Historically, Shakespeare didn't just get away with it because he was brilliant but because the laws and customs of Elizabethan England did not have any more than an embryonic concept of intellectual property. Stories and songs belonged to everyone.

Morally, speaking for modern day people who do have, rightly or wrongly, a concept of intellectual property at least for recent works, the answer to your question about where the border between allusion and plagiarism falls is hard to specify in terms of rules that can be made to apply to all cases. Yet when it comes to writing that makes me say, "why, Author Y is just ripping off Author X", nine times out of ten I know it when I see it. The test is whether in going from X's character to Y's version of that character anything unique to Y's mind was added.

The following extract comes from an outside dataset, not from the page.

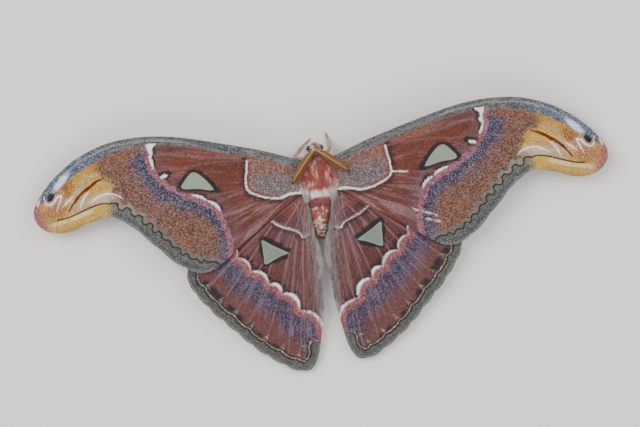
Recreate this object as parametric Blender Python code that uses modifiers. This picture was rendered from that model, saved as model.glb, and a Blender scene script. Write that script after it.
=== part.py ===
"""Atlas moth at rest with its wings spread flat, at life size, standing on its six legs.

X points to the moth's right, Y to its head and Z up. The ground is Z = 0, and the origin is the
middle of the moth's footprint on it. Every size below is in millimetres until MM turns it to metres.
"""

import math

import bmesh
import bpy
import numpy as np
from mathutils import Matrix, Vector
from mathutils.geometry import delaunay_2d_cdt

MM = 0.001
GAP = 0.3  # between pieces that touch
MEMBRANE = 0.52  # thickness of a wing between its veins
VEIN = 1.0  # thickness of a wing across a vein's crest and at its front edge
VEIN_FOOT = 0.5  # from a vein's crest to where its ridge meets the membrane
SIDES = (("right", 1), ("left", -1))

# Height of the spread wings: a shallow dome that falls away to the wing tips and to the tails
DOME_TOP = 12.0
TIP_FALL = 6.0
TAIL_FALL = 8.3
HALF_SPAN = 110.0
TAIL_REACH = 72.0
FORE_LIFT = 0.2
HIND_DROP = 1.4

# Outlines of the right wings, from above, with the thorax at the middle
FORE_FRONT = [
    (2.6, 6.4), (6, 8.2), (10, 9.7), (20, 13.4), (30, 16.4), (40, 19.2), (50, 21.8), (60, 23.5),
    (70, 23.9), (80, 22.7), (90, 19.1), (97, 14.9), (103, 9.9), (107.5, 4.6), (109.9, 0.3),
]
FORE_OUTER = [
    (110.1, -3.2), (108.3, -6.2), (105, -8.5), (100.5, -9.5), (95, -8.7), (90, -7), (85, -5.4), (81, -5.2),
    (76.5, -7.2), (72.5, -10.3), (67, -15.9), (62, -21.2), (57, -25.9), (52, -28.9), (48, -30.1),
]
FORE_INNER = [(44, -29.6), (40, -27.3), (35, -23.6), (30, -19.9), (25, -16.6), (20, -13.2), (12, -7.7), (6, -3.8)]
FORE_ROOT_EDGE = [(2.6, -1)]
HIND_FRONT = [(2.8, -0.6), (8, -2.6), (16, -4), (27, -7.5), (38, -13.5), (46.5, -20), (51.2, -25.4)]
HIND_OUTER = [
    (52.9, -30.5), (51.8, -34.4), (49.6, -38), (46.6, -42), (43.4, -45.9), (39.6, -49.8), (35.6, -54),
    (31.6, -58.2), (27.5, -61.9), (22, -66), (16.5, -69.4), (12, -70.9), (8.6, -69.8), (6.6, -67.3),
]
HIND_INNER = [
    (5.2, -63), (4.2, -58), (3.1, -52), (2.2, -44), (1.7, -36), (1.3, -30), (1.4, -25.5), (2.3, -21.5),
    (3.7, -17), (4.6, -12), (5, -8), (5.2, -5.4),
]
HIND_ROOT_EDGE = [(2.8, -3)]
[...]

The same goes for plots and scenarios as for characters. David Weber's Honor Harrington science fiction novels concerning space warfare around the year 4000 are consciously and openly modeled on C.S.Forester's Horatio Hornblower novels set in the Napoleonic wars. The two main characters even have the same initials. Nobody gets upset because there is obviously a vast amount of Weber's own work and imagination put into the Honor Harrington books.

Weber clearly admires Forester's books, but there have also been very successful "inspired by" characters (and plots and scenarios) where the second author was reacting against the way the first author did it, saying, "no, that's not the way things would be." I haven't read it but from what I've heard Eliezer Yudkowsky's Harry Potter and the Methods of Rationality would be a case of this. Yudkowsky gets away with having his book be about literally the same character because a positively obsessive amount of his own thought has gone into making his story different from J.K. Rowling's original. That difference is the whole point.

Many aspects of the story I am working on arose in my mind because I said, "no,that's not the way things would be" to some common tropes of the sub-genre, even when I generally liked the books in which I saw them. I hope that the eventual story will be more than just a reaction to other writers' works, but it will certainly allude to them, though not by name.

I won't get myself into trouble by specifying an author or book that I see as falling on the wrong side of the line between moral plagiarism and allusion. But when every memorable aspect of a character comes from the original author, then I'd mutter about plagiarism, even if it is cleverly arranged to be within the law.